An entity must report the noncontingent component of a guarantee. However, it may need to report the contingent part as well.

The noncontingent component requires a guarantor to remain steady should certain events happen to perform the obligation. This component of the guarantee is recorded under ASC 460 guidance at its fair value.

The contingent part means to perform certain obligations should certain future events or triggers occur. This component is accounted for under ASC 450 or ASC 326.

If a guarantee is issued as a standalone at arm’s length transaction, it is initially recognized at an amount equal to the guarantee in a practical event. If the guarantee is issued for multiple transactions, the guarantor should measure the fair value of the guarantee as if it is issued for a single at arm’s length transaction.

ASC 460-10-30-3 guides for the contingent component of the guarantee.

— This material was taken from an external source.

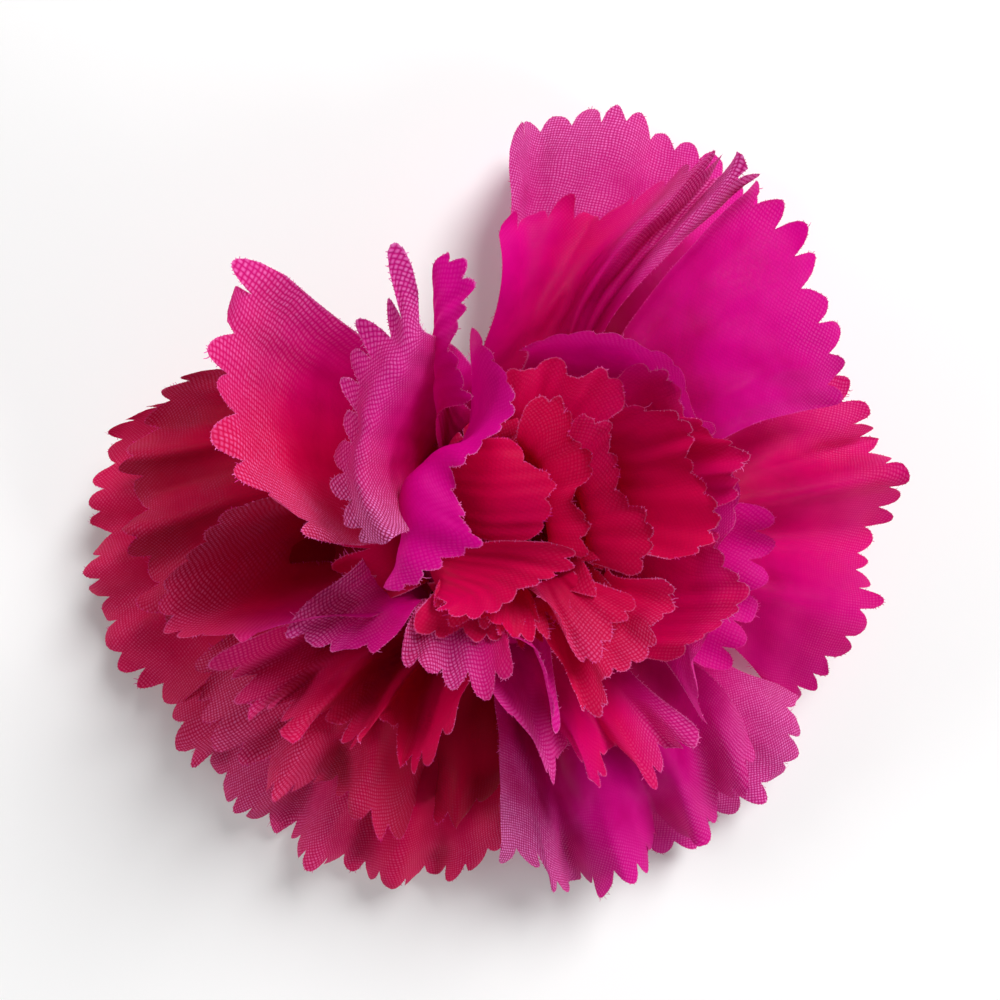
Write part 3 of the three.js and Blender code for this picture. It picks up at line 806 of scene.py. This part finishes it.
               teeth=0.35, pitch=0.6, upright=0.3, gloss=(0.2,), tone=(0.6, 0.8, 0.3)),
    ]),
    dict(seed=55, crease=0.25, border=0.55, rise=56, seat=4.4, hub=16.3, lobes=[
        folded(125,
               ((-3.5, 9.5, 27), (-4.2, 8, 27), (-4.8, 6.5, 27), (-5, 5, 27)),
               ((-5, 16, 35.5), (-5, 13.5, 35), (-5, 11.5, 34.5), (-4.9, 9.5, 34), (-4.8, 8, 34)),
               ((-4.2, 18.8, 37.5), (-3, 16.2, 37), (-3.3, 14, 36.8), (-4, 12.2, 36.8), (-3.5, 10.6, 36.8),
                (-3, 9.3, 37), (-1.6, 8.5, 37.2)),
               teeth=0.4, pitch=0.6, ripple=0.05, gloss=(0.3, 0.1), tone=(0.0, 0.2)),
        folded(190,
               ((-3, 7, 26), (-3.5, 6, 26.5), (-4.5, 5, 27), (-5.6, 3.5, 27), (-6, 1.5, 26.5),
                (-6, -0.5, 26), (-5.5, -2, 25)),
               ((-2.8, 13, 33), (-2.3, 10.5, 33.5), (-2, 8.5, 34), (-2.6, 6.6, 34.5), (-4.4, 5.8, 35),
                (-6, 4.7, 35.3), (-7, 3.2, 35.3), (-7.2, 1.2, 35), (-7.3, -0.8, 34.3), (-8.2, -3, 33)),
               ((-2, 13.5, 36), (-0.8, 11, 36.8), (-0.3, 9, 37), (-0.6, 7.4, 37), (-2.1, 5.9, 37),
                (-3.6, 4.8, 36.5), (-3.9, 3, 36), (-3.4, 1.2, 36), (-2.6, 0, 36), (-4.2, -1.1, 35.5),
                (-5.6, -2.8, 35), (-7, -4, 34)),
               teeth=0.35, pitch=0.55, ripple=0.05, gloss=(0.3, 0.2, 0.15, 0.4), tone=(0.1, 0.0, 0.1)),
        folded(-112,
               ((-4.5, -3, 24), (-3, -3.8, 24), (-1.5, -4, 24), (0, -3.8, 24)),
               ((-7.5, -6.2, 25.6), (-5.5, -6.9, 25.2), (-3.5, -6.6, 25.2), (-1.5, -6.9, 25.2),
                (0.3, -6.4, 25.4)),
               teeth=0.4, tone=(0.9,), gloss=(0.2,)),
        folded(-42,
               ((1.5, -5.5, 23.5), (3.5, -6, 23.5), (5, -5.5, 23.5), (6.5, -4.5, 23.5), (7.5, -3, 23.5)),
               ((3, -8.6, 26), (4.2, -10.4, 25.5), (5.2, -12.4, 25.5), (6.4, -12, 26), (6.6, -9.6, 26),
                (8, -9, 26), (9.5, -8, 25.8), (9.8, -6.2, 26.2), (11.4, -5, 26), (12, -3, 26.3)),
               teeth=0.35, pitch=0.6, gloss=(0.3, 0.4, 0.6, 0.2), tone=(1.0, 0.9)),
        folded(36,
               ((8, -1, 24), (8.8, 1.5, 24), (8.8, 4, 24), (7.8, 6.5, 24), (6.2, 8.2, 24)),
               ((12.4, -2, 26.5), (14.4, 0.2, 26), (14, 2.2, 26.5), (12.9, 4.4, 26.2), (12.2, 5.8, 26.8),
                (12.4, 7, 26.5), (11.6, 8, 26.8), (10.6, 9, 26.5), (9, 9.8, 26.8)),
               teeth=0.35, pitch=0.6, upright=0.2, gloss=(0.1,), tone=(1.0, 0.9, 0.7)),
    ]),
    dict(seed=66, crease=0.25, border=0.35, rise=60, seat=3.8, hub=17.1, lobes=[
        folded(8,
               ((5.6, -2, 25), (5.4, 0, 25.3), (5, 2, 25.4), (4.4, 4, 25.5), (3.6, 6, 25.6)),
               ((9.3, -3.2, 27), (9.6, -1.5, 27.5), (9.5, 0, 27.3), (8.9, 1.6, 27.5), (7.9, 2.2, 27.3),
                (7.4, 3.5, 27.6), (7.1, 5.5, 27.5), (6.7, 6.6, 27.8), (6.9, 7.7, 27.5), (6, 8.4, 27.8),
                (4.6, 8.8, 27.6)),
               teeth=0.3, pitch=0.6, upright=0.3, gloss=(0.2, 0.3), tone=(1.0, 0.7)),
        folded(80,
               ((5.4, 7, 24.8), (4, 7.8, 24.8), (2.5, 8.2, 24.8), (0.8, 8.4, 24.8), (-0.8, 8.2, 25)),
               ((8.8, 9.6, 26.6), (7.2, 10.6, 27), (6, 11.2, 27), (4.5, 10.8, 26.8), (3.4, 11.8, 27),
                (1.8, 12, 27), (0.6, 11.4, 27), (-0.8, 12, 27.2)),
               teeth=0.4, gloss=(0.2,), tone=(0.7, 0.9)),
        folded(-52,
               ((0.5, -3, 24.8), (1.8, -3.4, 24.8), (3.2, -3.2, 24.8), (4.6, -2.8, 24.8)),
               ((1.2, -3.9, 27.4), (2.4, -4.6, 27), (3.4, -6.2, 27), (4.4, -8, 26.8), (5.4, -8, 27),
                (6.6, -7, 26.4), (8, -5.8, 26.4), (9.6, -4.6, 26.6)),
               teeth=0.35, pitch=0.6, gloss=(0.7, 0.7, 0.2), tone=(0.8, 1.0)),
        folded(-108,
               ((-2.6, -3, 24), (-1.6, -3.5, 24), (-0.4, -3.6, 24), (0.6, -3.4, 24.2)),
               ((-4.6, -4.8, 26.5), (-2.8, -5.3, 26.4), (-1, -5.8, 26.3), (0, -6.7, 26), (1.2, -6.8, 26),
                (1.9, -6.2, 26.2), (2, -5, 26.5)),
               teeth=0.35, pitch=0.6, gloss=(0.2,), tone=(1.0,)),
        lobe(168, 36, 15.0, (60, 50, 25, 12), gloss=(0.1,), tone=(0.9,)),
    ]),
    dict(seed=77, crease=0.25, border=0.35, rise=66, seat=3.2, hub=17.9, lobes=[
        folded(20,
               ((2.6, -0.8, 26.3), (2.4, 1, 26.5), (2.2, 3, 26.5), (1.8, 5, 26.6), (0.4, 6.6, 26.6)),
               ((5.6, -1.8, 28), (5.2, 0.6, 28), (4, 2.6, 28.2), (5.1, 3.8, 28), (5.1, 5.1, 28.1),
                (4.7, 6.2, 28.1), (4, 6.5, 28.3), (3.9, 8.1, 28), (3.2, 9.2, 28.2), (1.2, 9.9, 28.3)),
               teeth=0.3, pitch=0.6, upright=0.3, gloss=(0.2, 0.3), tone=(1.0,)),
        folded(200,
               ((-4.6, -0.3, 26), (-4.8, -2, 25.8), (-5, -3.4, 25.8), (-5.4, -4.4, 25.8)),
               ((-0.4, -0.3, 28.4), (-0.7, -2, 27.4), (-2, -3.8, 27.2), (-4.6, -4.8, 27)),
               ((3.8, -0.3, 29.5), (4, -1, 28.9), (3.2, -2.2, 28.5), (1.5, -3.1, 28.3), (0.5, -3.6, 28.2),
                (-1.2, -5, 28), (-3, -5.5, 28), (-4.6, -5.4, 27.8), (-6, -5.4, 27.6)),
               teeth=0.3, pitch=0.6, gloss=(0.2,), tone=(1.0, 0.8)),
        lobe(100, 36, 13.5, (60, 50, 25, 15)),
        lobe(-44, 36, 12.0, (60, 30, 0, -5)),
        lobe(-100, 36, 12.0, (60, 30, 0, -5)),
    ]),
    dict(seed=88, crease=0.25, border=0.2, rise=72, seat=2.6, hub=18.7, lobes=[
        folded(170,
               ((-4, 6.5, 25.5), (-4.5, 4.5, 25.8), (-4.5, 2, 25.6), (-4.2, 0, 25)),
               ((-1.5, 6.8, 28), (-1.6, 4.8, 28), (-1.6, 2.2, 27.8), (-1.4, -0.4, 27)),
               ((1, 6.8, 28), (1.1, 5.4, 28), (2.2, 4, 28.2), (2.4, 1.9, 28.2), (2.3, -0.4, 27.5)),
               teeth=0.25, pitch=0.6, gloss=(0.15,), tone=(0.9, 0.9)),
        lobe(95, 36, 12.0, (70, 40, 15, 10)),
        lobe(25, 36, 12.0, (70, 40, 15, 10)),
        lobe(-66, 24, 12.0, (70, 40, 15, 10)),
        lobe(-114, 24, 12.0, (70, 40, 15, 10)),
    ]),
]

cloth = petal_cloth("petal_cloth")
for number, disc in enumerate(DISCS, 1):
    make_disc(number, disc, cloth)

green = moulded_plastic("calyx_plastic", (0.07, 0.17, 0.035, 1.0), (0.11, 0.22, 0.05, 1.0), 0.45)
white = moulded_plastic("core_plastic", (0.75, 0.71, 0.62, 1.0), (0.62, 0.58, 0.5, 1.0), 0.4)
for node, material in (("calyx", green), ("core_pin", white), ("petal_spacer", white)):
    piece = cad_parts[node]
    piece.data.materials.clear()
    piece.data.materials.append(material)

# ---- floor, light and camera --------------------------------------------------------------
SKY_LOW = 0.25                  # strength of the even light from low down
SKY_HIGH = 0.12                 # and from overhead
CAMERA_PLACE = (-0.00084, 0.0025, 0.105)
FIELD_OF_VIEW = 48.5

bpy.ops.object.select_all(action="DESELECT")
bpy.ops.mesh.primitive_plane_add(size=3.0, location=(0, 0, 0))
floor = bpy.context.object
floor.name = "floor"
floor_paint = bpy.data.materials.new("floor_paint")
floor_paint.use_nodes = True
shade = floor_paint.node_tree.nodes["Principled BSDF"]
shade.inputs["Base Color"].default_value = (0.93, 0.93, 0.93, 1.0)
shade.inputs["Roughness"].default_value = 0.9
floor.data.materials.append(floor_paint)

world = bpy.data.worlds.new("studio")
bpy.context.scene.world = world
world.use_nodes = True
sky = Wiring(world.node_tree)
direction = world.node_tree.nodes.new("ShaderNodeTexCoord").outputs["Generated"]
height = world.node_tree.nodes.new("ShaderNodeSeparateXYZ")
sky.put(height.inputs[0], direction)
backdrop = world.node_tree.nodes["Background"]
backdrop.inputs["Color"].default_value = (1.0, 1.0, 1.0, 1.0)
sky.put(backdrop.inputs["Strength"], sky.span(height.outputs[2], 0.2, 0.8, SKY_LOW, SKY_HIGH))


def soft_light(name, place, aim, size, power):
    data = bpy.data.lights.new(name, "AREA")
    data.shape = "DISK"
    data.size = size
    data.energy = power
    light = bpy.data.objects.new(name, data)
    bpy.context.scene.collection.objects.link(light)
    light.location = place
    direction = np.array(aim) - np.array(place)
    light.rotation_euler = Vector(direction).to_track_quat("-Z", "Y").to_euler()


soft_light("key_light", place=(0.26, 0.36, 0.46), aim=(0, 0, 0.01), size=0.3, power=4.0)
soft_light("left_light", place=(-0.5, 0.04, 0.26), aim=(0, 0, 0.02), size=0.26, power=1.1)
soft_light("right_light", place=(0.42, -0.32, 0.26), aim=(0, 0, 0.01), size=0.24, power=1.2)

camera_data = bpy.data.cameras.new("camera")
camera = bpy.data.objects.new("camera", camera_data)
bpy.context.scene.collection.objects.link(camera)
camera.location = CAMERA_PLACE
camera_data.lens_unit = "FOV"
camera_data.angle = math.radians(FIELD_OF_VIEW)
camera_data.clip_start = 0.002
camera_data.clip_end = 20.0
bpy.context.scene.camera = camera

bpy.context.scene.view_settings.view_transform = "Standard"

The guarantor shall record the liability for the higher of the following two values:

  • The amount that satisfies the fair value objectives           or
  • The contingent liability amount to be recognized at the inception of a guarantee.

ASC 460-10-55-23 guides on the recognition of a guarantee for the liability and its offsetting entry with the following guidelines.

  • If the guarantee was issued as a standalone transaction, the offsetting entry will be the consideration received in the form of cash or noncash asset.
  • If the liability arises in conjunction with multiple transactions such as the sale of a product, business, or an asset, the total proceeds will be allocated between the consideration to the guarantor and the proceeds from the sale.
  • If a guarantee is issued to an unrelated party for no consideration on a standalone basis, the offsetting entry will be an expense.